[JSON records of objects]
————————
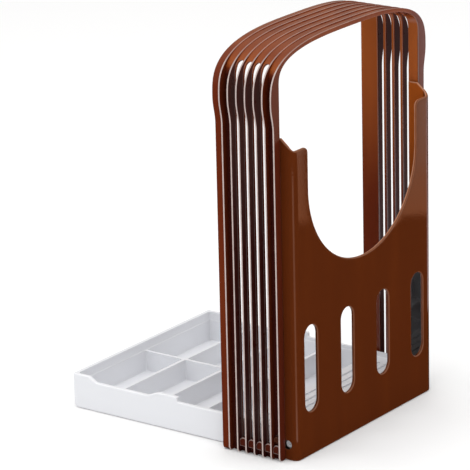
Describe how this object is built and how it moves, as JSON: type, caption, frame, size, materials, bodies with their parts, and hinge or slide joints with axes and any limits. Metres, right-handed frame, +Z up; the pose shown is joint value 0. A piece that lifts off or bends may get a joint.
{
  "type": "bread slicer",
  "caption": "Folding bread slicer: a finned arch with knife slots, a windowed stop plate with a throat for the hand, and a base tray that folds up into the arch.",
  "frame": {"origin": "on the surface the slicer stands on, below the middle of its box with the tray open", "axes": "+X from the left wall to the right wall, +Y from the stop plate to the tray's far end, +Z up"},
  "size_m": [0.1564, 0.1626, 0.24],
  "materials": {
    "frame_plastic": "glossy red-brown moulded plastic",
    "plate_plastic": "glossy brown moulded plastic",
    "tray_plastic": "glossy white moulded plastic",
    "pin_plastic": "dark brown plastic"
  },
  "bodies": {
    "frame": {"slicing_frame": "frame_plastic", "stop_plate": "plate_plastic", "left_hinge_pin": "pin_plastic", "right_hinge_pin": "pin_plastic"},
    "tray": {"base_tray": "tray_plastic"}
  },
  "joints": [
    {"name": "tray_fold", "type": "hinge", "parent": "frame", "child": "tray", "pos_m": [0, -0.06975, 0.0122], "axis": [1, 0, 0], "range_deg": [0, 90]}
  ]
}
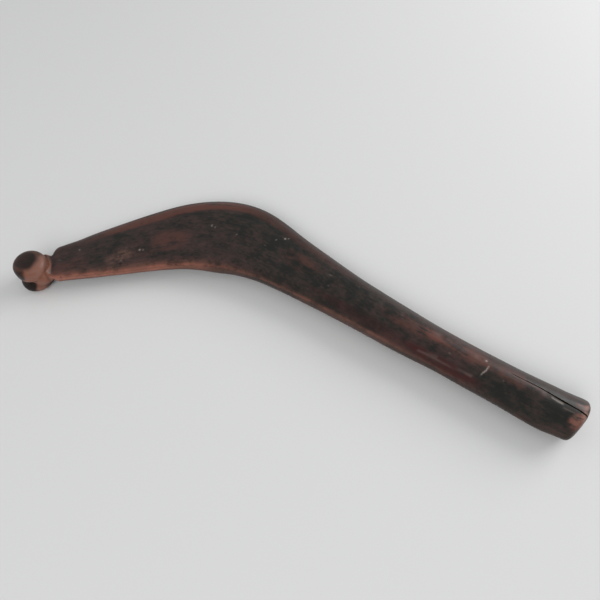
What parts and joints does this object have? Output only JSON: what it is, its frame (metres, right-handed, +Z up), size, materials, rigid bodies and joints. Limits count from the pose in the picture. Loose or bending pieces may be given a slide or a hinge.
{
  "type": "boomerang",
  "caption": "Carved hardwood throwing stick with a grooved grip knob, flat blade, broad elbow and thick rounded striking limb.",
  "frame": {"origin": "centre of the bounding box's footprint, on the surface the stick lies on", "axes": "+X along the chord from the grip knob to the blunt end, +Y to the outer side of the elbow, +Z up from the surface it lies on"},
  "size_m": [0.503, 0.1486, 0.0319],
  "materials": {
    "wood": "satin, dark handling patina worn to red-brown on the edges"
  },
  "bodies": {
    "root": {"stick": "wood"}
  },
  "joints": []
}
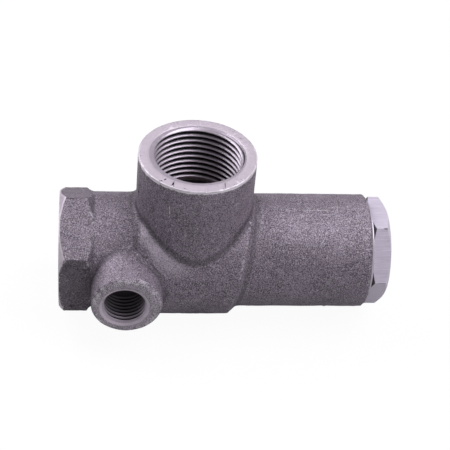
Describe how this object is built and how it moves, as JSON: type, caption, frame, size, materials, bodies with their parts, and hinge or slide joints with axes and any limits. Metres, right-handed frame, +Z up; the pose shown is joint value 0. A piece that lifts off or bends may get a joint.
{
  "type": "minimum pressure valve",
  "caption": "Cast inline minimum pressure valve: hexagonal threaded inlet, threaded outlet and gauge ports, spring-loaded piston with a check plunger, and a hexagonal cap.",
  "frame": {"origin": "centre of the inlet's mouth, in the plane of the collar's outer face", "axes": "+X along the valve's axis from the inlet to the cap, +Z up along the outlet's axis, -Y towards the gauge connection"},
  "size_m": [0.0944, 0.0438, 0.0532],
  "materials": {
    "cast_metal": "shot-blasted casting, with bright machined faces",
    "cap_aluminium": "turned and milled, satin",
    "washer_aluminium": "smooth, bright",
    "piston_brass": "turned",
    "stainless_steel": "turned, bright",
    "spring_steel": "drawn wire, oiled",
    "seal_rubber": "moulded, dull",
    "ptfe": "bronze-filled bearing strip, dull"
  },
  "bodies": {
    "housing": {"valve_body": "cast_metal", "spring_cap": "cap_aluminium", "cap_washer": "washer_aluminium", "main_spring": "spring_steel", "adjusting_shim_1": "stainless_steel", "adjusting_shim_2": "stainless_steel", "spring_guide": "stainless_steel"},
    "piston": {"piston": "piston_brass", "nose_seal": "seal_rubber", "piston_o_ring": "seal_rubber", "front_guide_ring": "ptfe", "rear_guide_ring": "ptfe", "stem_bush": "ptfe", "piston_spring_washer": "stainless_steel"},
    "check_plunger": {"check_plunger": "piston_brass", "check_seal": "seal_rubber", "seal_washer": "stainless_steel", "lock_washer": "spring_steel", "seal_screw": "stainless_steel", "check_spring": "spring_steel"}
  },
  "joints": [
    {"name": "piston_slide", "type": "slide", "parent": "housing", "child": "piston", "axis": [1, 0, 0], "range_m": [0, 0.006], "stiffness_N_per_m": 10500, "springref_m": -0.016, "deforming": ["main_spring"]},
    {"name": "plunger_slide", "type": "slide", "parent": "housing", "child": "check_plunger", "axis": [1, 0, 0], "range_m": [0, 0.0045], "stiffness_N_per_m": 150, "springref_m": -0.004, "deforming": ["check_spring"]}
  ]
}
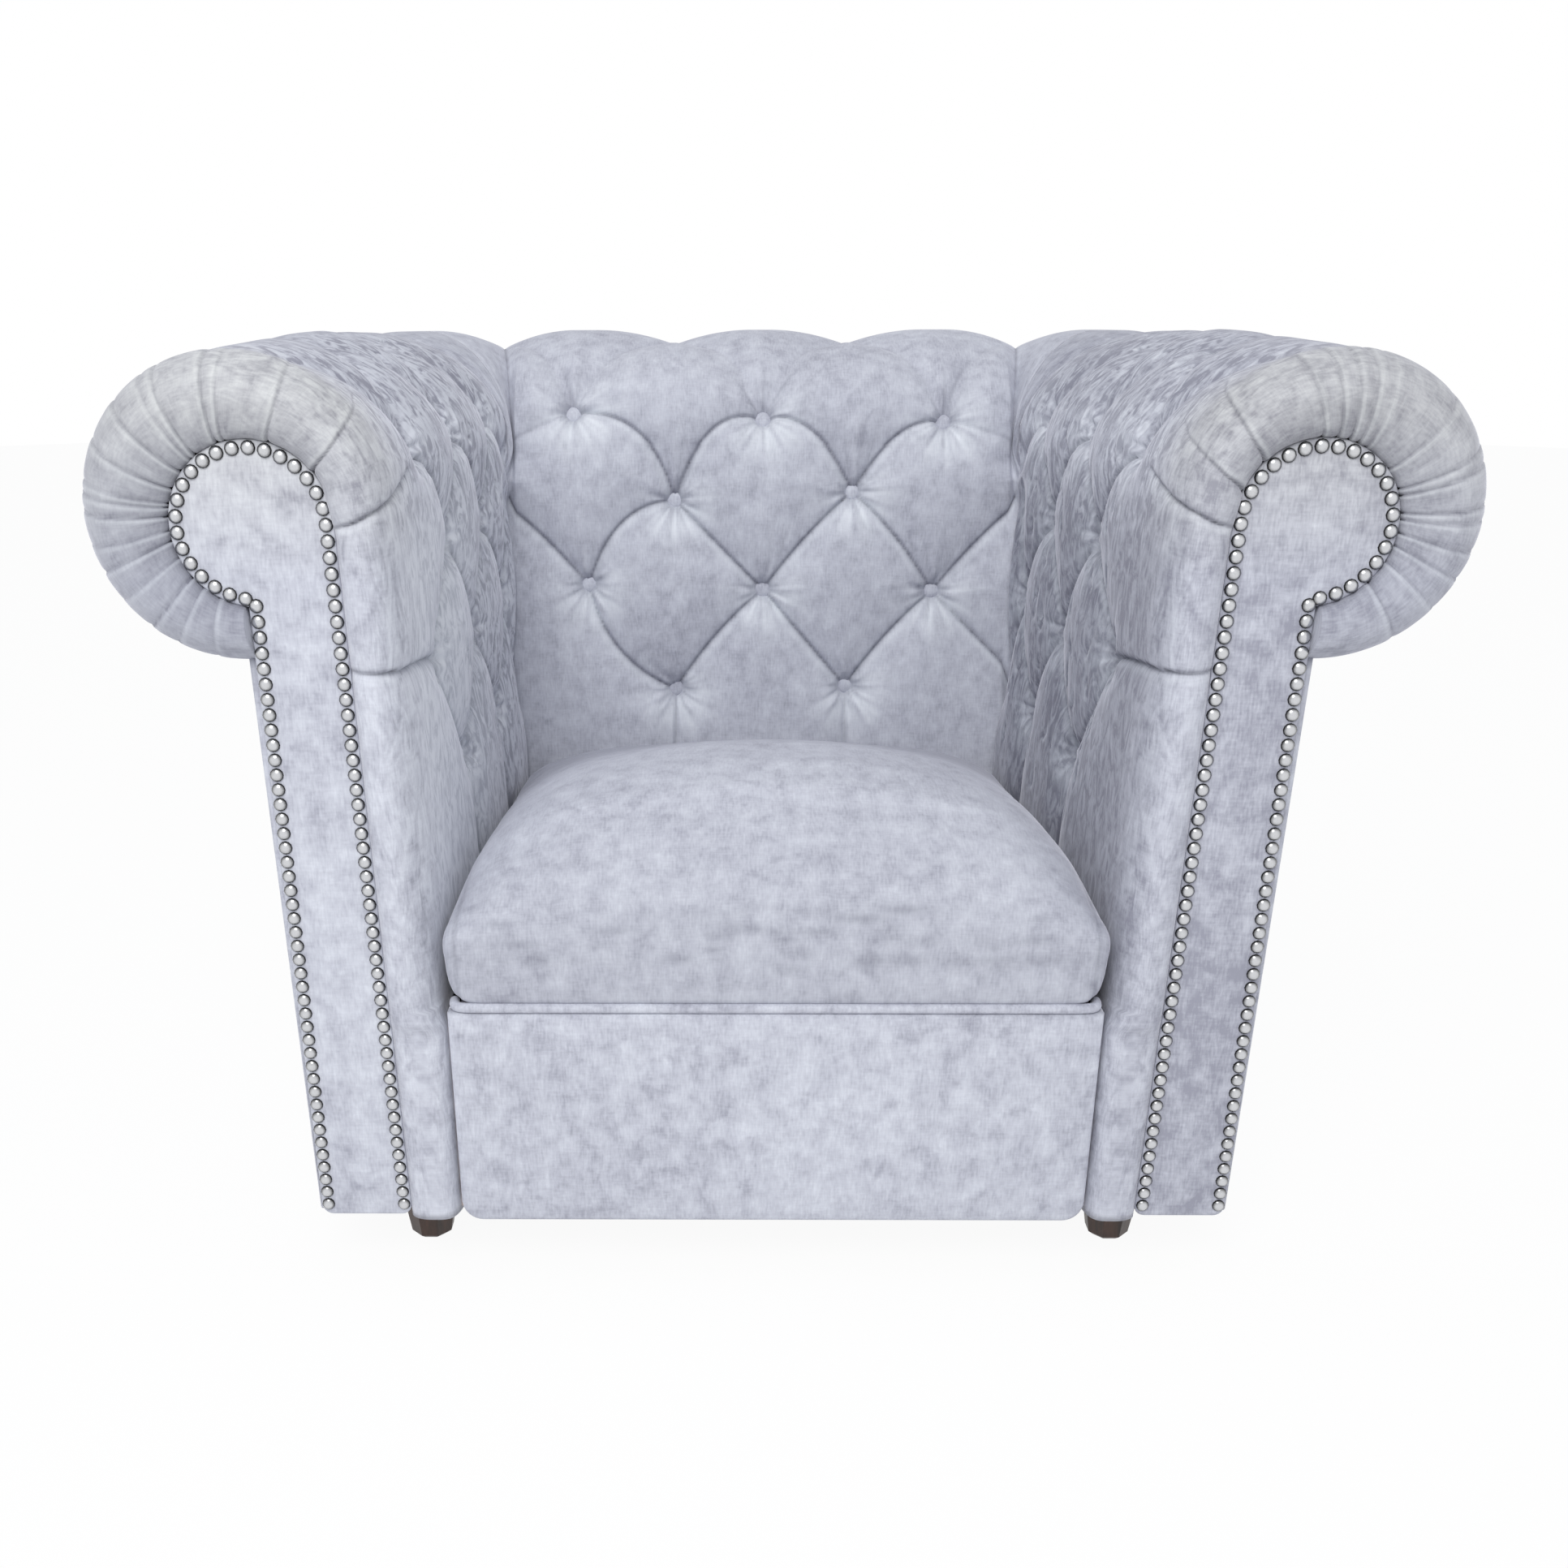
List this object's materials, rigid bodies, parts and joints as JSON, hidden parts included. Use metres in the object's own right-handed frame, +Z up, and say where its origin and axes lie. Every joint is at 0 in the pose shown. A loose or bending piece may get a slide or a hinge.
{
  "type": "chesterfield armchair",
  "caption": "Upholstered club armchair with rolled arms and back of one height, deep diamond buttoning, nailed arm facings and a loose seat cushion on short tapered feet.",
  "frame": {"origin": "on the floor below the middle of the chair", "axes": "+X to the right as seen from the front, +Y from the front to the back, +Z up"},
  "size_m": [1.0448, 0.8203, 0.7639],
  "materials": {
    "velvet": "crushed chenille velvet",
    "panel_velvet": "crushed chenille velvet, flat",
    "silver_nail": "polished nickel",
    "black_cloth": "spun bonded",
    "foam": "open-cell foam",
    "fibre_board": "pressed board",
    "hardwood": "planed",
    "foot_wood": "dark walnut stain, satin",
    "spring_steel": "bare",
    "zinc_steel": "zinc plated",
    "web": "woven rubber web"
  },
  "bodies": {
    "chair": {"arm_buttons_left": "velvet", "arm_buttons_right": "velvet", "arm_facing_left": "panel_velvet", "arm_facing_right": "panel_velvet", "arm_front_post_left": "hardwood", "arm_front_post_right": "hardwood", "arm_nails_left": "silver_nail", "arm_nails_right": "silver_nail", "arm_pad_left": "velvet", "arm_pad_right": "velvet", "arm_roll_core_left": "fibre_board", "arm_roll_core_right": "fibre_board", "arm_tack_rail_left": "hardwood", "arm_tack_rail_right": "hardwood", "arm_top_rail_left": "hardwood", "arm_top_rail_right": "hardwood", "arm_webbing_left": "web", "arm_webbing_right": "web", "back_buttons": "velvet", "back_pad": "velvet", "back_roll_core": "fibre_board", "back_tack_rail": "hardwood", "back_top_rail": "hardwood", "back_webbing": "web", "base_cloth": "black_cloth", "base_cloth_staples": "zinc_steel", "block_screws": "zinc_steel", "corner_block_front_left": "hardwood", "corner_block_front_right": "hardwood", "corner_block_rear_left": "hardwood", "corner_block_rear_right": "hardwood", "foot_front_left": "foot_wood", "foot_front_right": "foot_wood", "foot_rear_left": "foot_wood", "foot_rear_right": "foot_wood", "foot_studs": "zinc_steel", "foot_tee_nuts": "zinc_steel", "front_border": "panel_velvet", "front_border_piping": "velvet", "front_rail": "hardwood", "outside_arm_left": "panel_velvet", "outside_arm_right": "panel_velvet", "outside_back": "panel_velvet", "rear_post_left": "hardwood", "rear_post_right": "hardwood", "rear_rail": "hardwood", "seat_deck": "foam", "seat_springs": "spring_steel", "side_rail_left": "hardwood", "side_rail_right": "hardwood", "spring_clips": "zinc_steel"},
    "seat_cushion": {"seat_cushion_cover": "velvet", "seat_cushion_core": "foam"}
  },
  "joints": [
    {"name": "cushion_lift", "type": "slide", "parent": "chair", "child": "seat_cushion", "axis": [0, 0, 1], "range_m": [0, 0.52]}
  ]
}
————————
● **Objective**
Return every entry verbatim.

● **Output for this exercise**
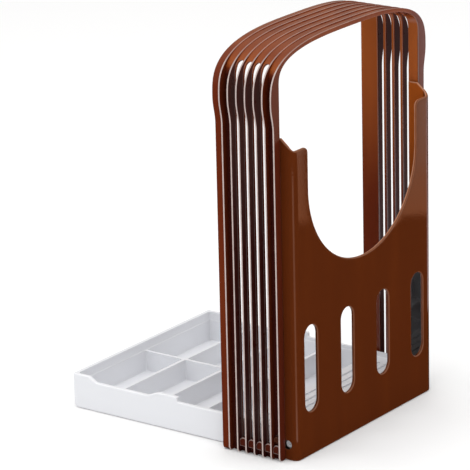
Describe how this object is built and how it moves, as JSON: type, caption, frame, size, materials, bodies with their parts, and hinge or slide joints with axes and any limits. Metres, right-handed frame, +Z up; the pose shown is joint value 0. A piece that lifts off or bends may get a joint.
{
  "type": "bread slicer",
  "caption": "Folding bread slicer: a finned arch with knife slots, a windowed stop plate with a throat for the hand, and a base tray that folds up into the arch.",
  "frame": {"origin": "on the surface the slicer stands on, below the middle of its box with the tray open", "axes": "+X from the left wall to the right wall, +Y from the stop plate to the tray's far end, +Z up"},
  "size_m": [0.1564, 0.1626, 0.24],
  "materials": {
    "frame_plastic": "glossy red-brown moulded plastic",
    "plate_plastic": "glossy brown moulded plastic",
    "tray_plastic": "glossy white moulded plastic",
    "pin_plastic": "dark brown plastic"
  },
  "bodies": {
    "frame": {"slicing_frame": "frame_plastic", "stop_plate": "plate_plastic", "left_hinge_pin": "pin_plastic", "right_hinge_pin": "pin_plastic"},
    "tray": {"base_tray": "tray_plastic"}
  },
  "joints": [
    {"name": "tray_fold", "type": "hinge", "parent": "frame", "child": "tray", "pos_m": [0, -0.06975, 0.0122], "axis": [1, 0, 0], "range_deg": [0, 90]}
  ]
}
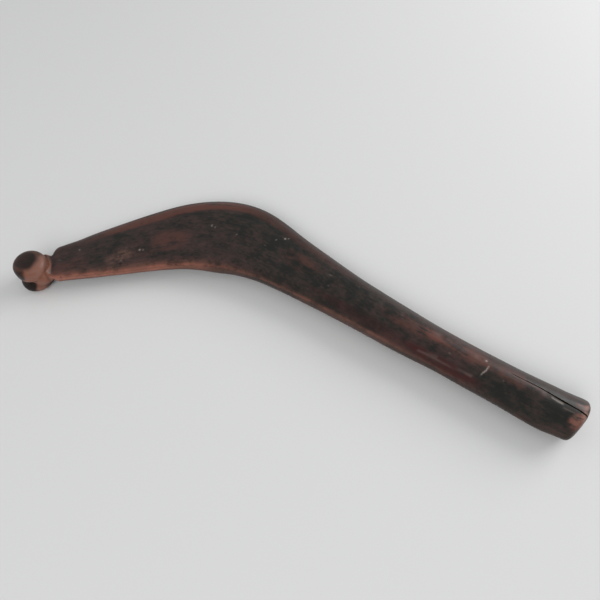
What parts and joints does this object have? Output only JSON: what it is, its frame (metres, right-handed, +Z up), size, materials, rigid bodies and joints. Limits count from the pose in the picture. Loose or bending pieces may be given a slide or a hinge.
{
  "type": "boomerang",
  "caption": "Carved hardwood throwing stick with a grooved grip knob, flat blade, broad elbow and thick rounded striking limb.",
  "frame": {"origin": "centre of the bounding box's footprint, on the surface the stick lies on", "axes": "+X along the chord from the grip knob to the blunt end, +Y to the outer side of the elbow, +Z up from the surface it lies on"},
  "size_m": [0.503, 0.1486, 0.0319],
  "materials": {
    "wood": "satin, dark handling patina worn to red-brown on the edges"
  },
  "bodies": {
    "root": {"stick": "wood"}
  },
  "joints": []
}
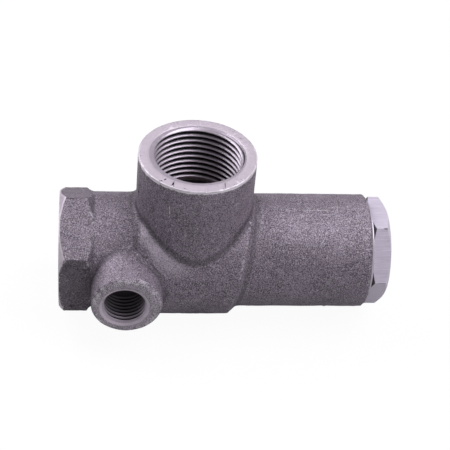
Describe how this object is built and how it moves, as JSON: type, caption, frame, size, materials, bodies with their parts, and hinge or slide joints with axes and any limits. Metres, right-handed frame, +Z up; the pose shown is joint value 0. A piece that lifts off or bends may get a joint.
{
  "type": "minimum pressure valve",
  "caption": "Cast inline minimum pressure valve: hexagonal threaded inlet, threaded outlet and gauge ports, spring-loaded piston with a check plunger, and a hexagonal cap.",
  "frame": {"origin": "centre of the inlet's mouth, in the plane of the collar's outer face", "axes": "+X along the valve's axis from the inlet to the cap, +Z up along the outlet's axis, -Y towards the gauge connection"},
  "size_m": [0.0944, 0.0438, 0.0532],
  "materials": {
    "cast_metal": "shot-blasted casting, with bright machined faces",
    "cap_aluminium": "turned and milled, satin",
    "washer_aluminium": "smooth, bright",
    "piston_brass": "turned",
    "stainless_steel": "turned, bright",
    "spring_steel": "drawn wire, oiled",
    "seal_rubber": "moulded, dull",
    "ptfe": "bronze-filled bearing strip, dull"
  },
  "bodies": {
    "housing": {"valve_body": "cast_metal", "spring_cap": "cap_aluminium", "cap_washer": "washer_aluminium", "main_spring": "spring_steel", "adjusting_shim_1": "stainless_steel", "adjusting_shim_2": "stainless_steel", "spring_guide": "stainless_steel"},
    "piston": {"piston": "piston_brass", "nose_seal": "seal_rubber", "piston_o_ring": "seal_rubber", "front_guide_ring": "ptfe", "rear_guide_ring": "ptfe", "stem_bush": "ptfe", "piston_spring_washer": "stainless_steel"},
    "check_plunger": {"check_plunger": "piston_brass", "check_seal": "seal_rubber", "seal_washer": "stainless_steel", "lock_washer": "spring_steel", "seal_screw": "stainless_steel", "check_spring": "spring_steel"}
  },
  "joints": [
    {"name": "piston_slide", "type": "slide", "parent": "housing", "child": "piston", "axis": [1, 0, 0], "range_m": [0, 0.006], "stiffness_N_per_m": 10500, "springref_m": -0.016, "deforming": ["main_spring"]},
    {"name": "plunger_slide", "type": "slide", "parent": "housing", "child": "check_plunger", "axis": [1, 0, 0], "range_m": [0, 0.0045], "stiffness_N_per_m": 150, "springref_m": -0.004, "deforming": ["check_spring"]}
  ]
}
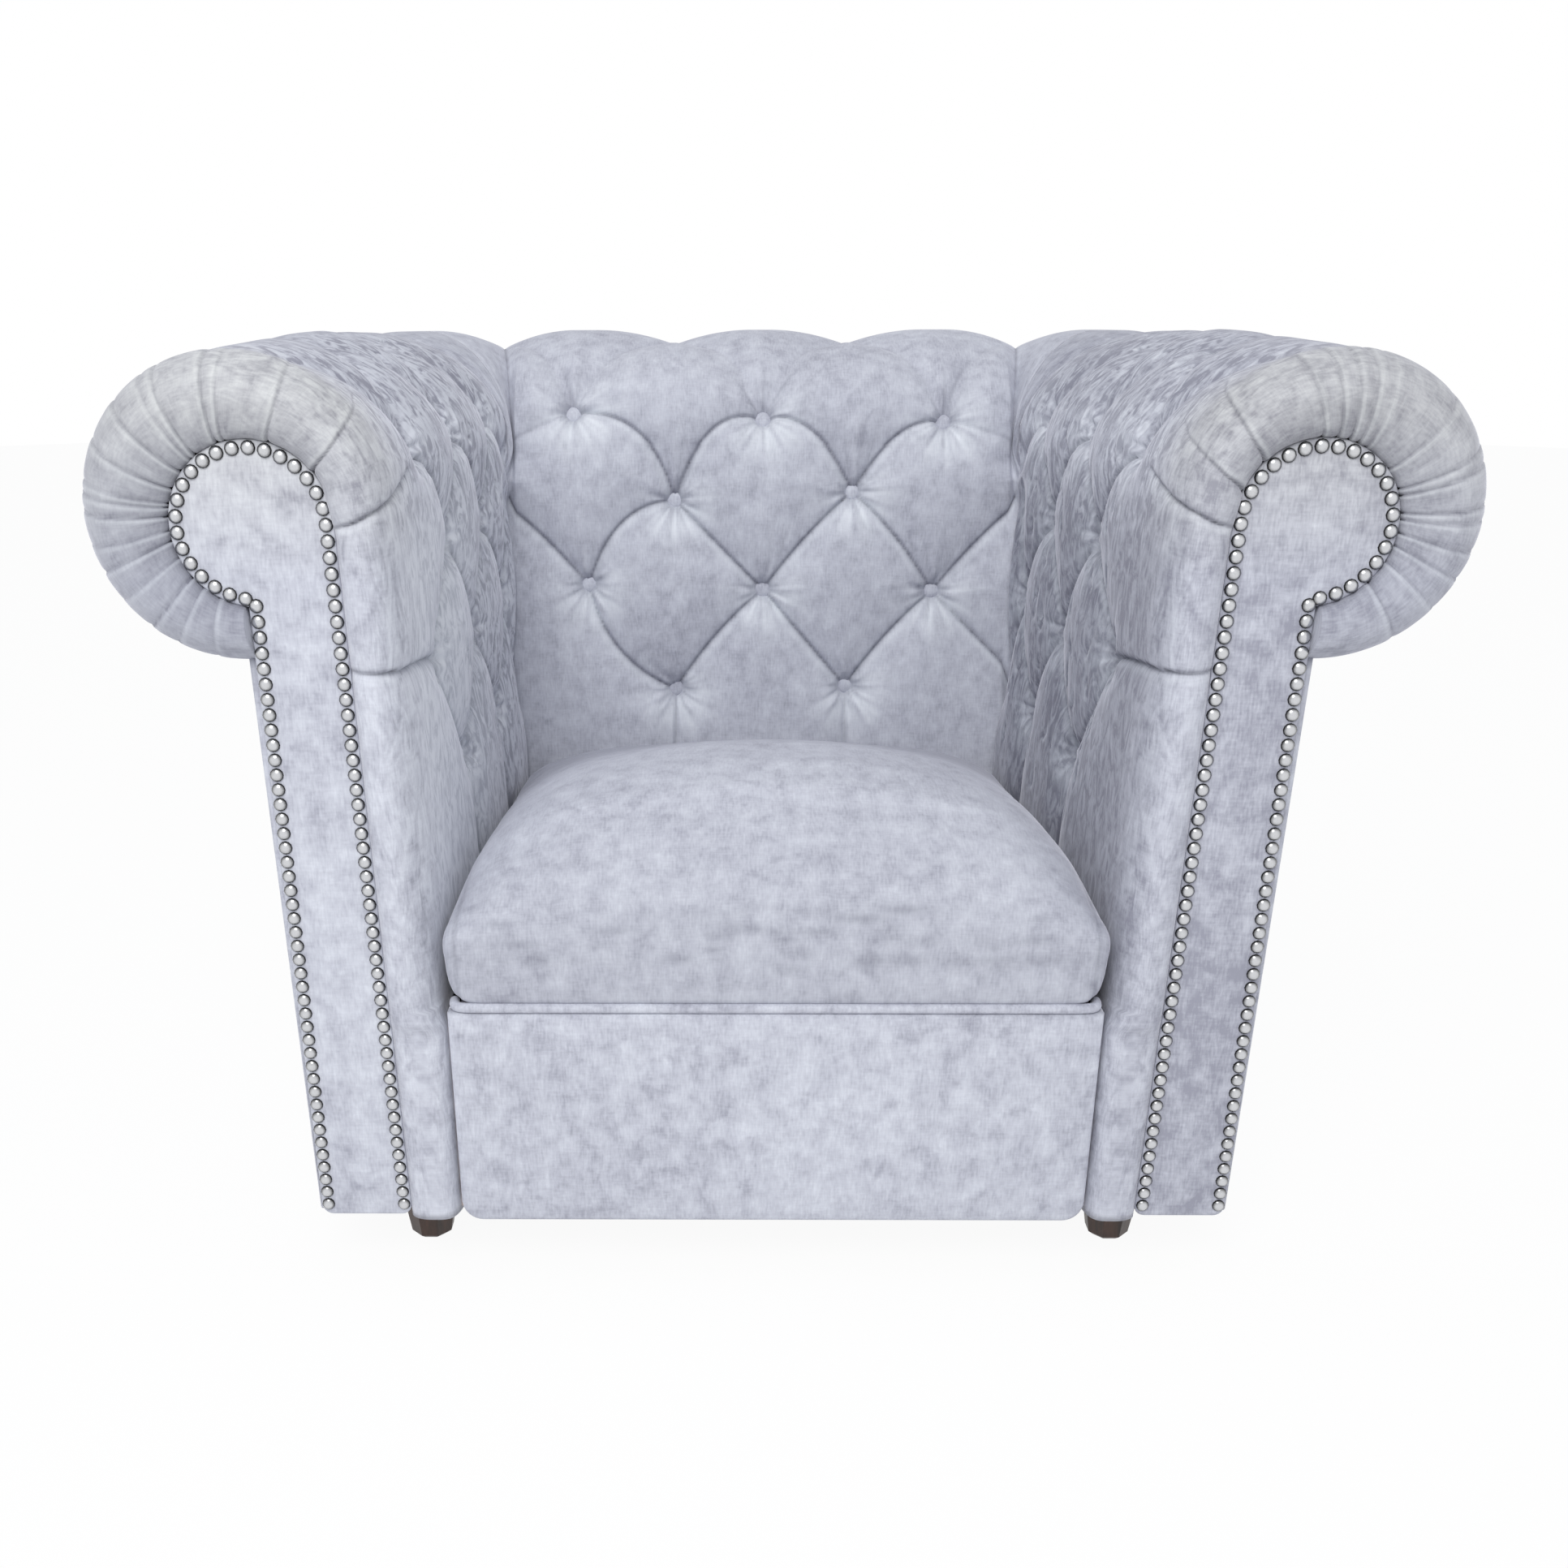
List this object's materials, rigid bodies, parts and joints as JSON, hidden parts included. Use metres in the object's own right-handed frame, +Z up, and say where its origin and axes lie. Every joint is at 0 in the pose shown. A loose or bending piece may get a slide or a hinge.
{
  "type": "chesterfield armchair",
  "caption": "Upholstered club armchair with rolled arms and back of one height, deep diamond buttoning, nailed arm facings and a loose seat cushion on short tapered feet.",
  "frame": {"origin": "on the floor below the middle of the chair", "axes": "+X to the right as seen from the front, +Y from the front to the back, +Z up"},
  "size_m": [1.0448, 0.8203, 0.7639],
  "materials": {
    "velvet": "crushed chenille velvet",
    "panel_velvet": "crushed chenille velvet, flat",
    "silver_nail": "polished nickel",
    "black_cloth": "spun bonded",
    "foam": "open-cell foam",
    "fibre_board": "pressed board",
    "hardwood": "planed",
    "foot_wood": "dark walnut stain, satin",
    "spring_steel": "bare",
    "zinc_steel": "zinc plated",
    "web": "woven rubber web"
  },
  "bodies": {
    "chair": {"arm_buttons_left": "velvet", "arm_buttons_right": "velvet", "arm_facing_left": "panel_velvet", "arm_facing_right": "panel_velvet", "arm_front_post_left": "hardwood", "arm_front_post_right": "hardwood", "arm_nails_left": "silver_nail", "arm_nails_right": "silver_nail", "arm_pad_left": "velvet", "arm_pad_right": "velvet", "arm_roll_core_left": "fibre_board", "arm_roll_core_right": "fibre_board", "arm_tack_rail_left": "hardwood", "arm_tack_rail_right": "hardwood", "arm_top_rail_left": "hardwood", "arm_top_rail_right": "hardwood", "arm_webbing_left": "web", "arm_webbing_right": "web", "back_buttons": "velvet", "back_pad": "velvet", "back_roll_core": "fibre_board", "back_tack_rail": "hardwood", "back_top_rail": "hardwood", "back_webbing": "web", "base_cloth": "black_cloth", "base_cloth_staples": "zinc_steel", "block_screws": "zinc_steel", "corner_block_front_left": "hardwood", "corner_block_front_right": "hardwood", "corner_block_rear_left": "hardwood", "corner_block_rear_right": "hardwood", "foot_front_left": "foot_wood", "foot_front_right": "foot_wood", "foot_rear_left": "foot_wood", "foot_rear_right": "foot_wood", "foot_studs": "zinc_steel", "foot_tee_nuts": "zinc_steel", "front_border": "panel_velvet", "front_border_piping": "velvet", "front_rail": "hardwood", "outside_arm_left": "panel_velvet", "outside_arm_right": "panel_velvet", "outside_back": "panel_velvet", "rear_post_left": "hardwood", "rear_post_right": "hardwood", "rear_rail": "hardwood", "seat_deck": "foam", "seat_springs": "spring_steel", "side_rail_left": "hardwood", "side_rail_right": "hardwood", "spring_clips": "zinc_steel"},
    "seat_cushion": {"seat_cushion_cover": "velvet", "seat_cushion_core": "foam"}
  },
  "joints": [
    {"name": "cushion_lift", "type": "slide", "parent": "chair", "child": "seat_cushion", "axis": [0, 0, 1], "range_m": [0, 0.52]}
  ]
}